The Good-Morrow: A Critical Analysis:
A cursory glance upon John Donne’s The Good Morrow will regard it as a
conventional love poem that derives its form from two related genres in
Renaissance love poetry: aubade, a
morning serenade of a lover to mistress and a similar popular literary form: aube, a love poem which presents a
conversation between two lovers as they wake up at dawn after a night of love
making. This later genre was one which Donne used on other occasions in Break of Day and The Sun Rising where he worked for somewhat different effect in his
handling of it.

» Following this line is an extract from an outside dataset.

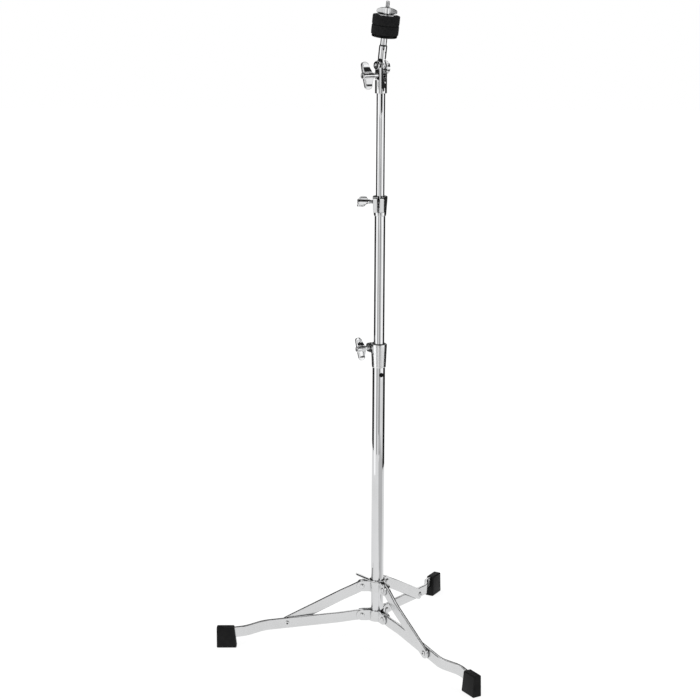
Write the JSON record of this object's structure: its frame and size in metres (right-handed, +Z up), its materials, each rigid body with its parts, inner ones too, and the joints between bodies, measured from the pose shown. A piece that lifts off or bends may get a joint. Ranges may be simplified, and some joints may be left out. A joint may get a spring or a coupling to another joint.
{
  "type": "straight cymbal stand",
  "caption": "Straight cymbal stand: telescoping tube mast with wing-screw collars, tilter with felted rod, and a flat folding tripod base of bar legs with rubber feet.",
  "frame": {"origin": "on the floor, under the middle of the bounding box of the stand as it stands open", "axes": "+Z up along the mast, which stands at a point offset from the origin because the three legs reach unequally; the first leg points along -X"},
  "size_m": [0.395, 0.4388, 0.9828],
  "materials": {
    "tube_chrome": "polished chrome plate",
    "cast_chrome": "chrome plate over a casting",
    "flat_bar": "chrome plate on flat steel bar",
    "small_steel": "plated turned steel",
    "rubber": "matt moulded rubber",
    "felt": "pressed wool felt",
    "nylon": "black nylon",
    "black_cup": "black cup washer"
  },
  "bodies": {
    "base": {"base_tube": "tube_chrome", "base_collar": "cast_chrome", "collar_rivet": "small_steel", "lower_hub_strip_1": "flat_bar", "lower_hub_strip_2": "flat_bar", "lower_hub_strip_3": "flat_bar", "lower_hub_rivet_1": "small_steel", "lower_hub_rivet_2": "small_steel", "lower_hub_rivet_3": "small_steel"},
    "slider": {"upper_hub_strip_1": "flat_bar", "upper_hub_strip_2": "flat_bar", "upper_hub_strip_3": "flat_bar", "upper_hub_rivet_1": "small_steel", "upper_hub_rivet_2": "small_steel", "upper_hub_rivet_3": "small_steel"},
    "lock_plate": {"lock_plate": "small_steel"},
    "leg_1": {"leg_1": "flat_bar", "foot_1": "rubber", "leg_rivet_1": "small_steel"},
    "strut_1": {"strut_1": "flat_bar", "strut_rivet_1": "small_steel"},
    "leg_2": {"leg_2": "flat_bar", "foot_2": "rubber", "leg_rivet_2": "small_steel"},
    "strut_2": {"strut_2": "flat_bar", "strut_rivet_2": "small_steel"},
    "leg_3": {"leg_3": "flat_bar", "foot_3": "rubber", "leg_rivet_3": "small_steel"},
    "strut_3": {"strut_3": "flat_bar", "strut_rivet_3": "small_steel"},
    "base_screw": {"base_wing_screw": "cast_chrome"},
    "mid_swivel": {"base_bushing": "nylon"},
    "mid_section": {"mid_tube": "tube_chrome", "mid_collar": "cast_chrome"},
    "mid_screw": {"mid_wing_screw": "cast_chrome"},
    "top_swivel": {"mid_bushing": "nylon"},
    "top_section": {"top_tube": "tube_chrome", "tilter_socket": "cast_chrome", "tilter_pin": "small_steel"},
    "tilter_screw": {"tilter_wing_screw": "cast_chrome"},
    "rod": {"tilter_rod": "small_steel", "cup_washer": "black_cup", "rod_sleeve": "nylon", "lower_felt": "felt"},
    "clamp_stack": {"upper_felt": "felt", "top_washer": "small_steel"},
    "wing_nut": {"wing_nut": "cast_chrome"}
  },
  "joints": [
    {"name": "leg_1_fold", "type": "hinge", "parent": "base", "child": "leg_1", "pos_m": [0.02798, -0.00873, 0.04608], "axis": [0, 1, 0], "range_deg": [0, 91.41]},
    {"name": "leg_2_fold", "type": "hinge", "parent": "base", "child": "leg_2", "pos_m": [0.06327, 0.01165, 0.04608], "axis": [0.866, -0.5, 0], "range_deg": [0, 91.41]},
    {"name": "leg_3_fold", "type": "hinge", "parent": "base", "child": "leg_3", "pos_m": [0.06327, -0.0291, 0.04608], "axis": [-0.866, -0.5, 0], "range_deg": [0, 91.41]},
    {"name": "slider_slide", "type": "slide", "parent": "base", "child": "slider", "axis": [0, 0, 1], "range_m": [0, 0.1999]},
    {"name": "strut_1_fold", "type": "hinge", "parent": "slider", "child": "strut_1", "pos_m": [0.02798, -0.00873, 0.09382], "axis": [0, -1, 0], "range_deg": [0, 58]},
    {"name": "strut_2_fold", "type": "hinge", "parent": "slider", "child": "strut_2", "pos_m": [0.06327, 0.01165, 0.09382], "axis": [-0.866, 0.5, 0], "range_deg": [0, 58]},
    {"name": "strut_3_fold", "type": "hinge", "parent": "slider", "child": "strut_3", "pos_m": [0.06327, -0.0291, 0.09382], "axis": [0.866, 0.5, 0], "range_deg": [0, 58]},
    {"name": "lock_plate_tilt", "type": "hinge", "parent": "slider", "child": "lock_plate", "pos_m": [0.06351, -0.00873, 0.10237], "axis": [0, 1, 0], "range_deg": [0, 6], "stiffness_Nm_per_rad": 0.1},
    {"name": "base_screw_turn", "type": "hinge", "parent": "base", "child": "base_screw", "pos_m": [0.04284, 0.0023, 0.471], "axis": [-0.7859, -0.6184, 0], "continuous": true},
    {"name": "mid_swivel_turn", "type": "hinge", "parent": "base", "child": "mid_swivel", "pos_m": [0.05151, -0.00873, 0.4702], "axis": [0, 0, 1], "continuous": true},
    {"name": "mid_section_slide", "type": "slide", "parent": "mid_swivel", "child": "mid_section", "axis": [0, 0, 1], "range_m": [-0.18, 0.17]},
    {"name": "mid_screw_turn", "type": "hinge", "parent": "mid_section", "child": "mid_screw", "pos_m": [0.04956, -0.02101, 0.694], "axis": [-0.9877, 0.1564, 0], "continuous": true},
    {"name": "top_swivel_turn", "type": "hinge", "parent": "mid_section", "child": "top_swivel", "pos_m": [0.05151, -0.00873, 0.6932], "axis": [0, 0, 1], "continuous": true},
    {"name": "top_section_slide", "type": "slide", "parent": "top_swivel", "child": "top_section", "axis": [0, 0, 1], "range_m": [-0.138, 0.15]},
    {"name": "tilter_screw_turn", "type": "hinge", "parent": "top_section", "child": "tilter_screw", "pos_m": [0.05151, -0.00873, 0.877], "axis": [-0.7859, -0.6184, 0], "continuous": true},
    {"name": "rod_tilt", "type": "hinge", "parent": "top_section", "child": "rod", "pos_m": [0.05151, -0.00873, 0.8912], "axis": [0.7859, 0.6184, 0], "range_deg": [-89, 71]},
    {"name": "stack_lift", "type": "slide", "parent": "rod", "child": "clamp_stack", "axis": [0.0967, -0.1229, 0.9877], "range_m": [0, 0.036]},
    {"name": "wing_nut_turn", "type": "hinge", "parent": "clamp_stack", "child": "wing_nut", "pos_m": [0.05151, -0.00873, 0.8912], "axis": [0.0967, -0.1229, 0.9877], "continuous": true}
  ],
  "couplings": [
    {"joint": "leg_2_fold", "follows": "leg_1_fold", "ratio": 1},
    {"joint": "leg_3_fold", "follows": "leg_1_fold", "ratio": 1},
    {"joint": "slider_slide", "follows": "leg_1_fold", "m_per_rad": 0.12527},
    {"joint": "strut_1_fold", "follows": "leg_1_fold", "ratio": 0.63397},
    {"joint": "strut_2_fold", "follows": "leg_1_fold", "ratio": 0.63397},
    {"joint": "strut_3_fold", "follows": "leg_1_fold", "ratio": 0.63397}
  ]
}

The standard dramatic situation for this literary form is established in The Good Morrow by the implications of the title and by the rather
oblique indications of lines 8-11 and 15-16 which present a bed-room scene in which two lovers lie peacefully in
the morning gazing at each other.
Though the normal tone of this
literary form is one of relaxed, tender eroticism, Donne breaks this pattern,
as he did in The Sun Rising, by
starting the poem with colloquial phrasing,
the heavy stress and broken rhythm of an impassioned speech: “I wonder, by my troth, what thou and I/ Did,
till we loved?” The lover is astonished to discover that he and his mistress
have wasted their time in simple childish “country pleasure” that are described
by the breast feeding images like “weaned” and “sucked” before their last night
of love making. They might have hidden themselves and their mind like the seven
christian young men of Ephesus who escaped Roman persecution by sleeping in
cave. But the pleasure which the poet
has experienced is not a nonsexual one. Rather it refers to the sexual conquest
which is revealed by the words “pleasure”, “beauty”, “desired”, “got” that have
specific usage in Donne’s vocabulary in the following lines:
“ ’Twas so; but this, all pleasures
fancies be.
If ever any beauty I did see,
Which I desired, and got, ’twas but a dream of thee.”
Donne uses “beauty”
in a sense roughly equivalent to the modern slang use of “babe”, “desired” and “got”

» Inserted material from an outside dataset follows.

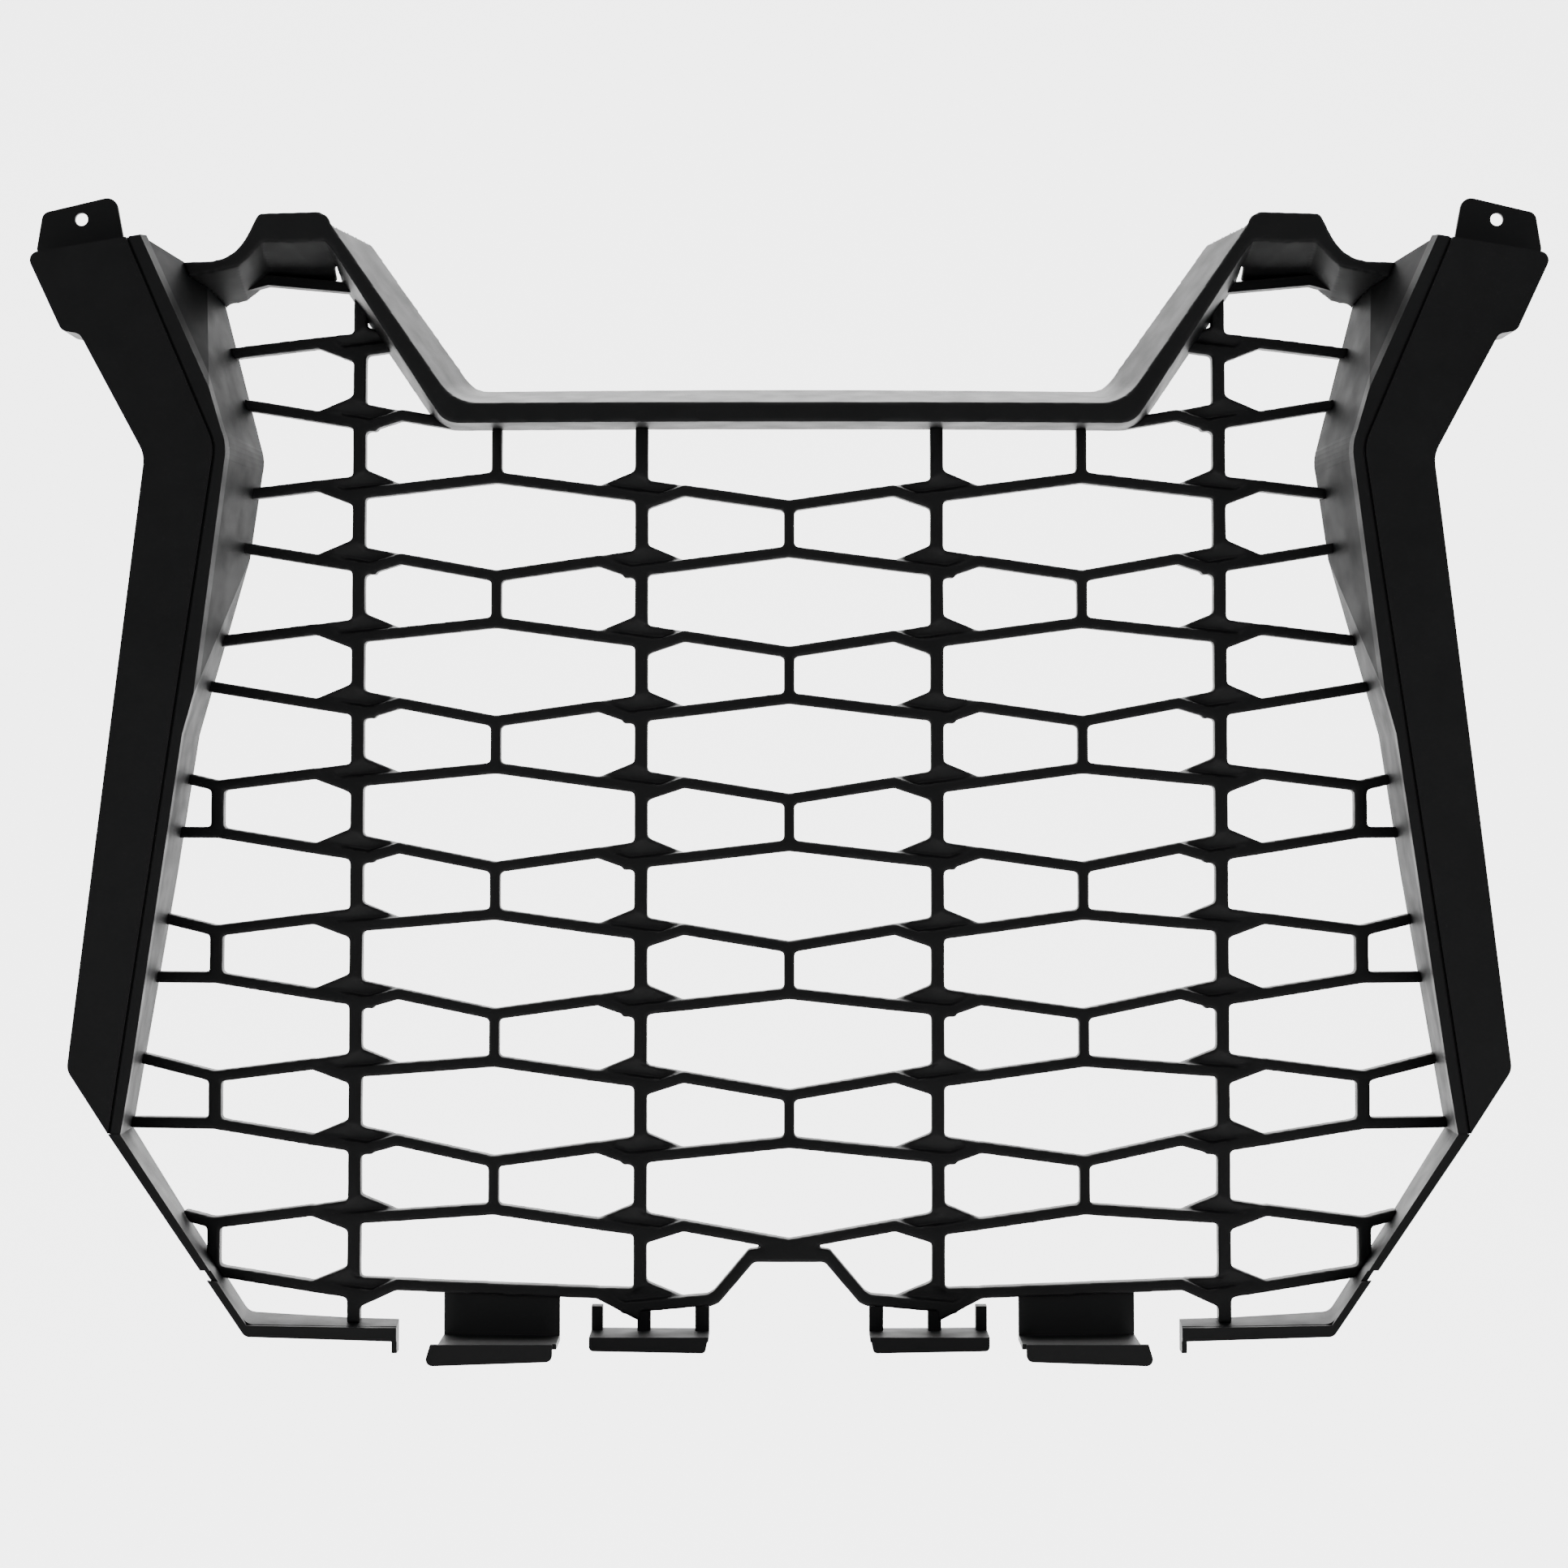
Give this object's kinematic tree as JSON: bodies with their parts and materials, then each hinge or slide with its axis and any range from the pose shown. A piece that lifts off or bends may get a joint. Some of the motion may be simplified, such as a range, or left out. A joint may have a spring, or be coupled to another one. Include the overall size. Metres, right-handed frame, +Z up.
{
  "type": "front grille",
  "caption": "Wide black moulded front grille: angled side panels, U-shaped cowl between two horns and a bowed mesh of flattened hexagons, with lower frames and snap hooks.",
  "frame": {"origin": "midpoint between the two upper fixing holes, on the front face of their tabs", "axes": "+X across to the right seen from the front, +Y to the rear of the vehicle, +Z up"},
  "size_m": [0.7016, 0.0861, 0.5355],
  "materials": {
    "body": "matte"
  },
  "bodies": {
    "root": {"left_side_panel": "body", "right_side_panel": "body", "left_edge_bead": "body", "right_edge_bead": "body", "left_duct_wall": "body", "right_duct_wall": "body", "left_fixing_tab": "body", "right_fixing_tab": "body", "left_saddle": "body", "right_saddle": "body", "left_horn": "body", "right_horn": "body", "left_cowl_leg": "body", "right_cowl_leg": "body", "cowl_bridge": "body", "left_horn_brace": "body", "right_horn_brace": "body", "left_upper_rail_1": "body", "right_upper_rail_1": "body", "left_upper_rail_2": "body", "right_upper_rail_2": "body", "mesh_rail_1": "body", "mesh_rail_2": "body", "mesh_rail_3": "body", "mesh_rail_4": "body", "mesh_rail_5": "body", "mesh_rail_6": "body", "mesh_rail_7": "body", "mesh_rail_8": "body", "mesh_rail_9": "body", "mesh_rail_10": "body", "mesh_rail_11": "body", "left_lower_rail": "body", "right_lower_rail": "body", "left_outer_column": "body", "left_inner_column": "body", "right_inner_column": "body", "right_outer_column": "body", "left_outer_gussets": "body", "left_inner_gussets": "body", "right_inner_gussets": "body", "right_outer_gussets": "body", "left_outer_struts": "body", "left_side_struts": "body", "centre_struts": "body", "right_side_struts": "body", "right_outer_struts": "body", "left_corner_rail": "body", "right_corner_rail": "body", "left_bracket_frame": "body", "right_bracket_frame": "body", "lower_arch": "body", "left_hook": "body", "right_hook": "body"}
  },
  "joints": []
}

have a specifically sexual implication. Similarly “pleasure” was strictly
restricted to the meaning sensual pleasure. They seem merely a “dream” of her,
a shadowy manifestation of the ultimate reality which she embodies.

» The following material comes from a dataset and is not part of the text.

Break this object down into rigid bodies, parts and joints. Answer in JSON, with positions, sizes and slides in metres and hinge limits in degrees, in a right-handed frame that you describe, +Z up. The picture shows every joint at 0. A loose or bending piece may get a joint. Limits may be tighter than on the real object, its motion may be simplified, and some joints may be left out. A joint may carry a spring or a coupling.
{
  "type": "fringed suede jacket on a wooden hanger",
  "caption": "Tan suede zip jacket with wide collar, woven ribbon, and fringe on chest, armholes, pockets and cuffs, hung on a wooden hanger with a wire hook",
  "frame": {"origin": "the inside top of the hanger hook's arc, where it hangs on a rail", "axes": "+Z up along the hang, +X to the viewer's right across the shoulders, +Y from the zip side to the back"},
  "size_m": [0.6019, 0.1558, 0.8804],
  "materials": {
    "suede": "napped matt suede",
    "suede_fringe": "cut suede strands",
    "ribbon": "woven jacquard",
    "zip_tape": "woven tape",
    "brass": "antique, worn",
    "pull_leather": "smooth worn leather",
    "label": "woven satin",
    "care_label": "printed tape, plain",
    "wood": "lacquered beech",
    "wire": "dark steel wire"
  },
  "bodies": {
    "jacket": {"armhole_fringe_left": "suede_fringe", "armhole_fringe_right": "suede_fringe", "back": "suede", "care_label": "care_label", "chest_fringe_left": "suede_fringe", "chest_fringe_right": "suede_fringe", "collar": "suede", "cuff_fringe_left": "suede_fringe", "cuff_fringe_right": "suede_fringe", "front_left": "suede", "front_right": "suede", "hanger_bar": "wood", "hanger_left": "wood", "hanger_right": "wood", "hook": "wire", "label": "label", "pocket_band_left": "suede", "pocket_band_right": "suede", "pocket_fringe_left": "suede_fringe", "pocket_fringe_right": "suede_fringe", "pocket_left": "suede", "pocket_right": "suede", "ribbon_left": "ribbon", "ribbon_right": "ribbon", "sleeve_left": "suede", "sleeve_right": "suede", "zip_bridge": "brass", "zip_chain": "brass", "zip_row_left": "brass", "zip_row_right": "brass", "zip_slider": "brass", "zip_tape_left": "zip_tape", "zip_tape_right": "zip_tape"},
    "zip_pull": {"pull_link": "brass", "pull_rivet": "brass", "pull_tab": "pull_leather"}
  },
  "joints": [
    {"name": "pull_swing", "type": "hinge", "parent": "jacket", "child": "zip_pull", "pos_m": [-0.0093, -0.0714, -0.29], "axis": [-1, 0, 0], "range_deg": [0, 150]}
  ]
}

In the early stanza we find that the
two lovers especially the speaker are not young innocents who have just
discovered sex. They are old hands at
the game. Therefore they had thought that love was nothing more than lust. But he
present love affair unlike the lover’s fleshly liaisons. It has brought about
awakening of their souls and their souls have entered as active agents into a new
realm of experience. This is stated in the following line: “And now good-morrow
to our waking souls”. In their new experience of love, they do not watch one
another out of suspicions and fear of infidelity which trouble ordinary lovers
because this love is strong a force that it overpowers any desire which may divert their attention to anything outside. The small
bed room, which shuts out the world, serves as a symbol for the entire contentment
of a love that enables them to renounce not only other loves but also all of
the normal activities of life in the world. That’s why the poet says:
“Let sea-discoverers to new worlds
have gone,
Let maps to other, worlds on worlds have shown,
Let us possess one world, each hath one, and is one.”
These images
of “sea-discoverers” and map-readers, if taken literally, are used by Donne to differentiate
his love which is fixed, self-satisfied and has a world of its own from the
frantic adventurous curiosity, heroism and the romance of life of Renaissance.
But if we penetrate into these literal meaning, we will find that the poet
associated these images of “sea-discoverers” with the immature physical restless
instability of love which is called in the first stanza childish country
pleasure and “all love of other sights” in the poem.
In the next stanza the poet again
returns to the bed scene where each
lover finds his and her face reflected on the other’s eye: My face in
thine eye, thine in mine appears,/ And true plain hearts do in the faces rest;”.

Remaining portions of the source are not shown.